Por Edgar Carpio
Como pocas veces suele suceder, la Constitución está en el diván de la campaña electoral. Casi no hay partido o movimiento político que no tenga un ofrecimiento que la involucre. Los más moderados apuestan por una reforma más o menos extensa de la Carta de 1993, mientras que las propuestas más radicales promueven su sustitución mediante la convocatoria de una asamblea constituyente.
En términos generales, la oferta de reformar la Constitución no debería escarapelar a una democracia constitucional. El transcurso del tiempo y, por tanto, la posibilidad de que el contenido de la Constitución se fosilice o petrifique es una hipótesis que normalmente suele estar referenciada entre sus situaciones de vulnerabilidad. Y, por ello, desde que estas aparecieron por primera vez a finales del siglo XVIII, las constituciones suelen establecer cierto tipo de arreglos institucionales orientados a asegurar que se las oxigene periódicamente.

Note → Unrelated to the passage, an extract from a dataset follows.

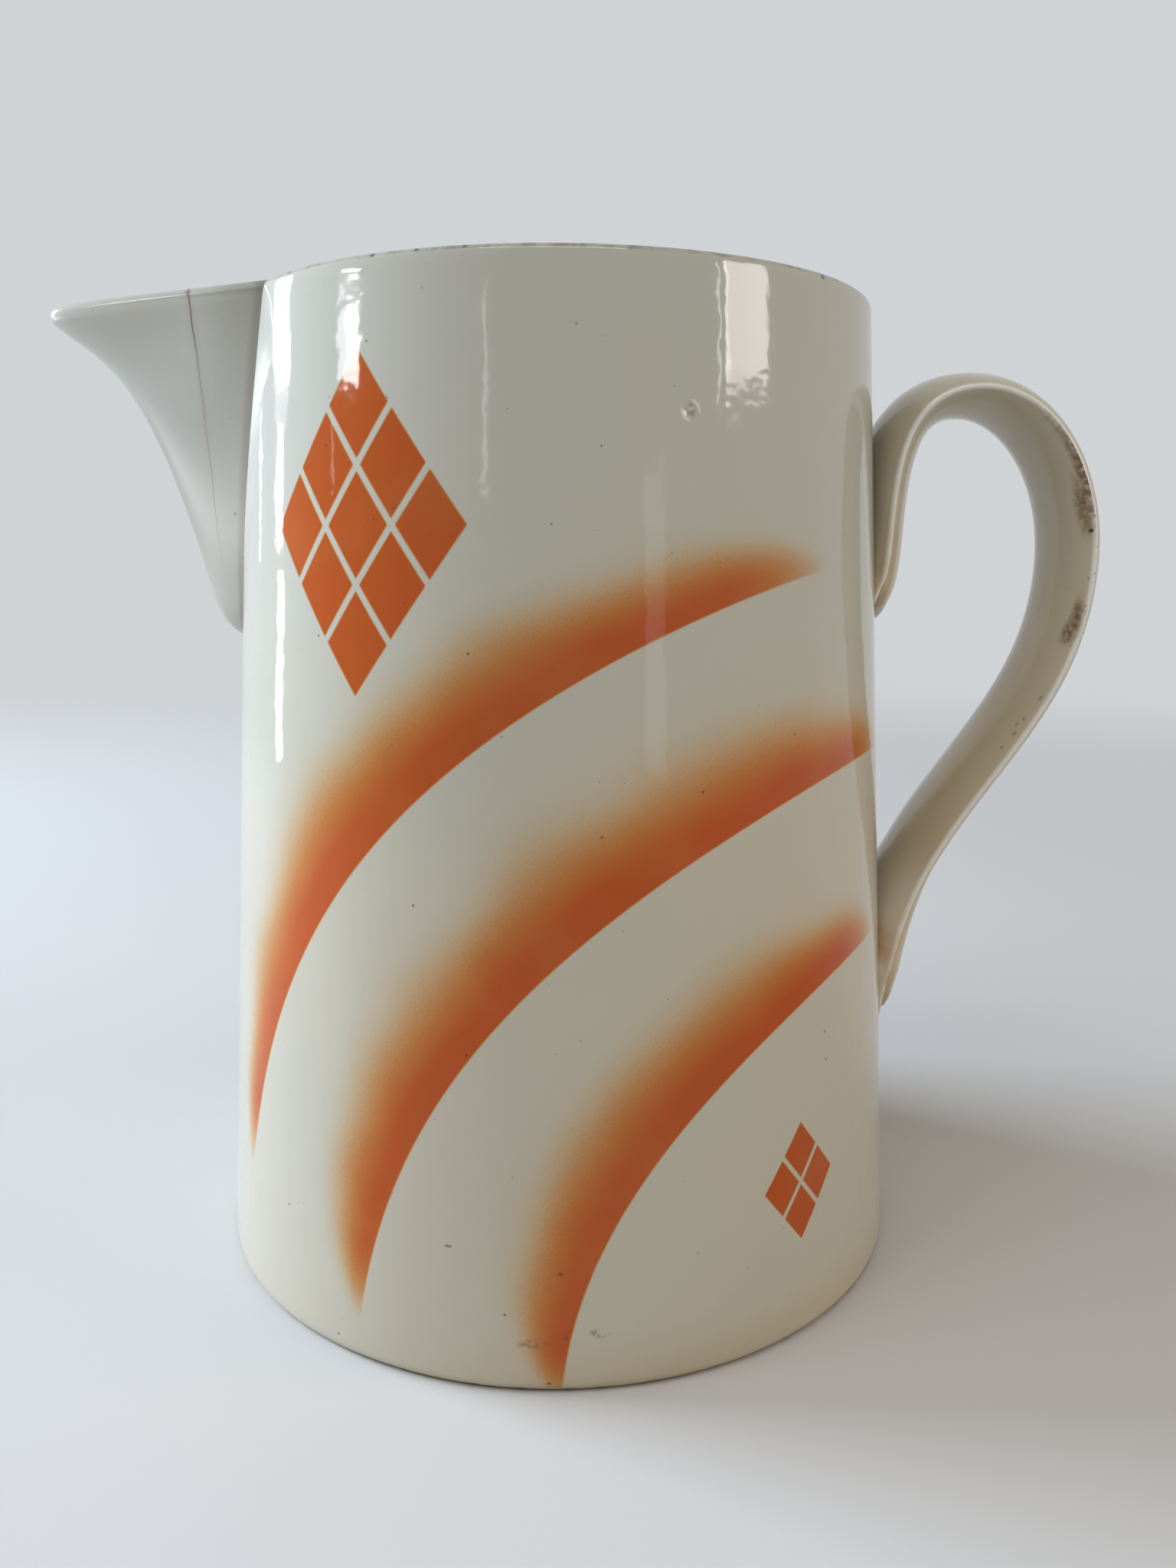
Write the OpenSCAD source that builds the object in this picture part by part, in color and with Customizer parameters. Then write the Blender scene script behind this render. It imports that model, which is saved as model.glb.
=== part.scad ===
// Straight-sided earthenware coffee jug: a tapered wall, its floor, a luted beak spout and a strap handle.
// Millimetres. +Z is up, the origin is on the body's axis at its underside.
// The spout points along -X and the handle along +X.

/* [Body] */
// Outside diameter of the body where it stands
base_d = 156; // [120:1:200]
// Outside diameter of the body at its rim
rim_d = 133; // [110:1:170]
// Height of the body from its underside to the top of the rim
body_h = 206; // [180:1:260]
// Thickness of the body's wall
wall_t = 4.5; // [3:0.1:6]
// Radius of the rounded edges of the rim and of the spout's lip
rim_edge = 1.4; // [0.6:0.1:1.5]
// Radius of the outer edge that the body stands on
foot_round = 2.5; // [1:0.1:4]

/* [Floor] */
// Thickness of the floor that is luted in at the foot
floor_t = 6; // [4:0.5:12]

/* [Spout] */
// How far the spout's tip reaches out beyond the rim
spout_reach = 42.9; // [25:0.1:55]
// Width of the spout where its rim meets the body
spout_w = 68; // [50:1:80]
// Depth of the spout, from the rim down to its lowest point on the wall
spout_depth = 69.5; // [55:0.5:90]
// Height of the rounded belly at the spout's lowest end
spout_belly_h = 9; // [6:0.5:14]
// How far the belly stands off the wall
spout_belly_out = 8; // [6:0.5:12]
// Drop from the rim to the spout's tip, under its lip
spout_tip_drop = 2.5; // [2:0.1:8]
// Angle of the keel below the level at the tip
spout_tip_dip = 41; // [20:1:50]
// Angle of the keel from upright just above the belly
spout_keel_lean = 13.6; // [5:0.1:25]
// Radius of the rounded keel in plan
spout_keel_round = 4; // [2:0.5:6]
// Thickness of the spout's two side walls
spout_wall_t = 4.5; // [3:0.1:6]
// Thickness of the spout along its keel
spout_keel_t = 6; // [4:0.1:7]

/* [Handle] */
// Width of the strap, across the grip
handle_w = 29.5; // [20:0.5:40]
// Thickness of the strap at the middle of its width
handle_t = 9.7; // [6:0.1:12]
// How far the strap's middle stands off the wall at its widest
handle_reach = 47.2; // [38:0.1:60]
// Drop from the rim to the strap's widest point
handle_reach_drop = 51.7; // [45:0.1:65]
// Drop from the rim to the top of the strap's middle line
handle_crest_drop = 15.9; // [8:0.1:22]
// How far the top of the strap stands off the wall at its upper root
handle_crest_out = 20.7; // [15:0.1:28]
// Drop from the rim to the middle of the upper root
upper_root_drop = 57.4; // [50:0.2:75]
// Height of the middle of the lower root above the underside
lower_root_h = 60.8; // [45:0.2:80]
// Angle of the strap from upright where it leaves the wall at the upper root
upper_root_lean = 23; // [14:0.5:32]
// Angle of the strap from upright where it joins the wall at the lower root
lower_root_lean = 12; // [9:0.5:22]
// How much wider the strap spreads at each root
root_spread = 5; // [0:0.5:10]

/* [Hidden] */
$fn = 120;

glaze_cream = [0.90, 0.89, 0.82];
glaze_shade = [0.84, 0.83, 0.76];
glaze_grey = [0.80, 0.79, 0.73];

past = 1;                       // how far a cutter runs past what it cuts

function wall_r(z) = (base_d + (rim_d - base_d) * z / body_h) / 2;
function bore_r(z) = wall_r(z) - wall_t;
function off_axis(r, half) = sqrt(r * r - half * half);
function polar(len, angle) = len * [sin(angle), cos(angle)];      // angle is from upright
function bezier(p, t) =
    pow(1 - t, 3) * p[0] + 3 * pow(1 - t, 2) * t * p[1]
    + 3 * (1 - t) * t * t * p[2] + pow(t, 3) * p[3];
function bezier_way(p, t) =
    pow(1 - t, 2) * (p[1] - p[0]) + 2 * (1 - t) * t * (p[2] - p[1]) + t * t * (p[3] - p[2]);

// A closed skin over a list of rings that all have the same number of points
module loft(rings) {
    n = len(rings[0]);
    last = len(rings) - 1;
    sides = [
        for (i = [0:last - 1], j = [0:n - 1])
            let (k = (j + 1) % n)
            each [
                [i * n + j, i * n + k, (i + 1) * n + k],
                [i * n + j, (i + 1) * n + k, (i + 1) * n + j]
            ]
    ];
    first_cap = [for (j = [n - 1:-1:0]) j];
    last_cap = [for (j = [0:n - 1]) last * n + j];
    polyhedron([for (ring = rings) each ring], concat(sides, [first_cap, last_cap]));
}

// Everything inside the body's outer face
module wall_envelope() {
    cylinder(h = body_h + past, r1 = wall_r(0), r2 = wall_r(body_h + past));
}

// ---- Spout: stacked level sections, each a V with a rounded keel ----
spout_foot_z = body_h - spout_depth;
spout_tip_z = body_h - spout_tip_drop;
spout_tip_r = rim_d / 2 + spout_reach;
belly_z = spout_foot_z + spout_belly_h;
tip_pull = 0.306 * spout_reach;                    // lengths of the keel's Bezier handles
neck_pull = 0.9 * (spout_tip_z - belly_z);
belly_pull = 0.45 * spout_belly_h;
channel_low_z = belly_z + spout_wall_t / 2;        // lowest level section of the channel
channel_foot_z = channel_low_z - spout_belly_out + spout_keel_t;      // where it runs out on the wall
section_over = 1.2;                                // a section runs this far past the wall's face
section_steps = 9;
keel_steps = 14;
belly_steps = 6;
lip_steps = 4;
sunk_in = 2 * spout_wall_t;                        // how far each end section is buried in the wall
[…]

Esos arreglos son de distintas clases y, desde luego, comprometen a diversos actores. Por ejemplo, tras el mandato de respetar, cumplir y defender la Constitución (art. 38) subyace la institucionalización de una “sociedad abierta de los intérpretes” de la Constitución, donde sus actores -ciudadanos y poderes públicos-, en condiciones de igualdad, tienen la capacidad de participar en el proceso de interpretación, concreción y actualización de su contenido. Y si un sistema tan plural de rapsodas no ha terminado con propiciar la plastilinización del significado de la Constitución, eso se debe a que entre todos ellos se ha confiado que la última palabra la tenga el Tribunal Constitucional. A este, y al concurso de todos aquellos actores que en los últimos 25 años han tocado sus puertas, los peruanos les debemos que la vieja Constitución autoritaria aprobada por el Congreso Constituyente Democrático en 1993, haya sido objeto de un proceso intenso de nebulización, de tal magnitud que hoy son muy pocas sus cláusulas que han quedado sin recibir ventilación especial.
Naturalmente que este proceso de actualización a través de la sociedad abierta de intérpretes de la Constitución tiene sus límites. Por muchas que puedan ser las buenas intenciones de sus actores, ese proceso de extracción o de adscripción de significados tiene sus fronteras naturales en el texto mismo de la Constitución. Y cuando esto sucede no queda más camino institucional que apelar al poder de la reforma constitucional si la opción es seguir tonificando a la Constitución y no la de dar un salto al camino de la revolución. Porque la opción de prescindir de la reforma constitucional y apelar, en su lugar, a una Asamblea Constituyente no es otra cosa que eso: saltarse de todos los canales institucionales, subvertir el orden establecido y querer refundarlo todo.
¿Qué razones pueden estar detrás de ello, si la Constitución del 93 contempla la posibilidad de optar por la reforma “total”, o sea, de terminar finalmente aprobando una nueva Constitución siguiendo el procedimiento de reforma constitucional? Me temo que cuando en una democracia constitucional, por muy débil que esta pueda ser, se decide saltar las vías institucionales, en el fondo sus actores nos ocultan entre líneas que no están predispuestos a un diálogo amplio y plural, necesitado de puntos de acuerdo lo suficientemente incluyentes como para sortear la mayoría calificada que exige la cláusula de la reforma constitucional. Y precisamente porque no lo están es que, enmascarándose en el principio de soberanía popular, aspiran a petrificar sus proyectos parciales, valiéndose de mayorías no tan calificadas, como son las que se exigen en una Asambleas Constituyente que no ponen mucho énfasis en este tipo de cosas para operativizar su labor.
Pero más allá de todo esto, lo que resulta verdaderamente sorprendente es que la propuesta de instaurar un nuevo orden constitucional provenga de organizaciones políticas que, se supone, están llamadas actuar en el marco de la Constitución. O sea, que empleando el espacio que la Constitución les concede, la utilicen para subvertirla.